How this plays out is an open question, given the pressures on the auction houses’ business model. Traditional ways of buying and selling have fragmented considerably, with options ranging from Instagram to boutique, high-end art advisers. “There’s more choice — more art fairs, more online auctions — while at the same time buyers are getting pickier. The gap between good and great works keeps growing,” says private adviser Melanie Clore, co-founder of Clore Wyndham.
That proliferation of choice is affecting art fairs, too. Those that have closed this year include Independent in Brussels and Art Berlin, with difficulties securing venues and financial woes seemingly to blame. Dealers also say the proportion of sales that galleries make through fairs is shrinking (this has averaged about a third in recent years).
“Fairs are still important for visibility and to be part of the action, but I am trying to rely on them less,” says London-based dealer and gallerist Kate MacGarry. The silver lining, she adds, is that “I’ve made more sales through the gallery, which was always the aim.” Her plan is to focus more on fairs closer to home — this year she showed at Art Basel, Frieze London and Fiac in Paris — as the effort and expense of further-flung events continue to be reassessed by most gallerists.
The growth of China has proved the decade’s most significant driver, having largely rescued the international art market from a prolonged slump. In the wake of the credit crunch, the country’s expanding wealth and cultural curiosity supported the market. And when, in 2014, a Christie’s New York auction made a total of $744.9m from just 68 lots, Asian buyers accounted for half of the top 10 sales.
China’s growing importance means eyes have been fixed on this year’s unrest in Hong Kong which, together with the tariff tit-for-tats between the US and China, represent huge risks to confidence in the art market. From nearly nowhere, Hong Kong is now a top-three market centre alongside New York and London, and vies with those cities for the finest consignments. So far, auctions have performed well since the protests began — in some cases better than last year, particularly for international contemporary art — but there are still nerves. It remains to be seen what the impact will be on the Art Basel fair in the city this coming March.
New York has continued to provide muscle for the market, particularly as this year’s gains on Wall Street have put money in the pockets of art buyers. That has been in stark contrast to London, where the uncertainties surrounding Brexit have had a negative effect on consignments.
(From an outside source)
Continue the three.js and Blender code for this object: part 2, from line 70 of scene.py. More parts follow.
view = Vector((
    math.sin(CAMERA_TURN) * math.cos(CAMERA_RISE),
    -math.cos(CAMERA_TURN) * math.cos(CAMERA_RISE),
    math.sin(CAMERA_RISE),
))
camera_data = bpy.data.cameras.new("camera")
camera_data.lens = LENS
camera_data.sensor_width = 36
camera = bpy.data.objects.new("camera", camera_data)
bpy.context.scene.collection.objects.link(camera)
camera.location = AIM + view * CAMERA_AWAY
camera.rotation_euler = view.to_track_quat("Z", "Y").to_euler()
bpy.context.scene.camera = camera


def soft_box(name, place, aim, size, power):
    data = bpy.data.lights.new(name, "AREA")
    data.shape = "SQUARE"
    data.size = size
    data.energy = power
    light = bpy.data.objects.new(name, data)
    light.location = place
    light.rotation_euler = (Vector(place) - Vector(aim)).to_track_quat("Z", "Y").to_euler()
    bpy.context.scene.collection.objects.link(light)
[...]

Paris proved a beneficiary, with auction records made for artists including Nicolas de Staël (€20m at Christie’s) and Pierre Soulages (€8.2m hammer price at Tajan), as well as the landmark opening of a David Zwirner gallery in the city in October.
It is difficult, of course, to predict what will happen next, but from the financial market’s point of view, 2019 in the UK ended on a relative high — certainty that Brexit will happen soon beating out uncertainty about what that might mean. At the very least, this had an immediate positive impact on auction houses: one London specialist said that some consignors had been waiting for the December election result before fully committing their works for sale.
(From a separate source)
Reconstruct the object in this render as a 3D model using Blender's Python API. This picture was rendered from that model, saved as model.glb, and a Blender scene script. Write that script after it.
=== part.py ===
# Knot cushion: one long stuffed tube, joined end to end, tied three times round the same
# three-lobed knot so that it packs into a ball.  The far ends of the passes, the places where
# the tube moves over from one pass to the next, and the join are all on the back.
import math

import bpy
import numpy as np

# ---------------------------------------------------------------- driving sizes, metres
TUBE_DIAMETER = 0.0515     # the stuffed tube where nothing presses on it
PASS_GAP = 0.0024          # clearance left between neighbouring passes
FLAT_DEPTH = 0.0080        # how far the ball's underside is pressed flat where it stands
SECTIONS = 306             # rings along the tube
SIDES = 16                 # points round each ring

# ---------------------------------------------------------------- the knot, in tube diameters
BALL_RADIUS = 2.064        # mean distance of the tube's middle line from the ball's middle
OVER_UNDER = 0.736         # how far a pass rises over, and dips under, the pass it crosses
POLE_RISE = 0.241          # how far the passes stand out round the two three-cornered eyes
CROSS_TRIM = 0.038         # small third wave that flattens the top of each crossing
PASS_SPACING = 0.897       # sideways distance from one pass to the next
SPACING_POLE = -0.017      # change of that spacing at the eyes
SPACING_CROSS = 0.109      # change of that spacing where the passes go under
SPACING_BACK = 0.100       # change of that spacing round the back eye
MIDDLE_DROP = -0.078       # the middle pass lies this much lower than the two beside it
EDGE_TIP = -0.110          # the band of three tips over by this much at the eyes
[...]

With 2019 set to be one of the warmest years on record, the art market has thankfully begun to assess its own carbon footprint. Auction houses are reassessing the number of printed catalogues that they send around the world, while art fair organisers know the onus is on them to make the events they organise sustainable — or at least as sustainable as possible. “Producing and hosting an art fair is like building a small city that exists for only five days,” says Nicole Berry, executive director of New York’s Armory Show. “Like in any industry, we aspire to improve efficiencies and reduce our footprint.”
Collectors seem to agree. A recent UBS survey of wealthy collectors in the US found 86 per cent of 368 art buyers were willing to pay extra for more sustainable ways to own art, including taking delivery via sea or land (versus air), as well as commissioning more art activities locally. Indeed, one in four said they were willing to pay 25 per cent more for environmentally friendlier options. This has been borne out in some charitable sales. In May, Los Angeles-based artist Jonas Wood donated a painting, “Japanese Garden 3” (2019), to a Christie’s evening auction, to create and fund a National Park, with matching funds from the Global Wildlife Conservation and the Rainforest Trust. The work sold considerably ahead of its estimate of $500,000-$700,000 for $4.9m — a record price for this in-vogue artist.
One question going into 2020 is whether the art market can address another kind of sustainability, and begin to address the struggles at the lower end of its chain.
Nick Hackworth, curator of Modern Forms, a private art collection and platform founded by financier Hussam Otaibi, argues strongly that rebalancing is needed: “It’s time for a redistribution of wealth and attention away from the blue chips towards emerging artists, younger galleries and project spaces,” he says. This year, Modern Forms launched a project called Credit with Central Saint Martins art school in London, to tackle such issues.
Others are also rethinking models of patronage, and how collecting might adapt. There is, for example, much talk about collectors offering more meaningful, longer-term support to an artistic project or a gallery publication instead of buying a standalone object. Looking ahead, Hackworth predicts a shift “in the next decade”. Such noises have been made before — but when potential buyers call the shots, the market tends to respond.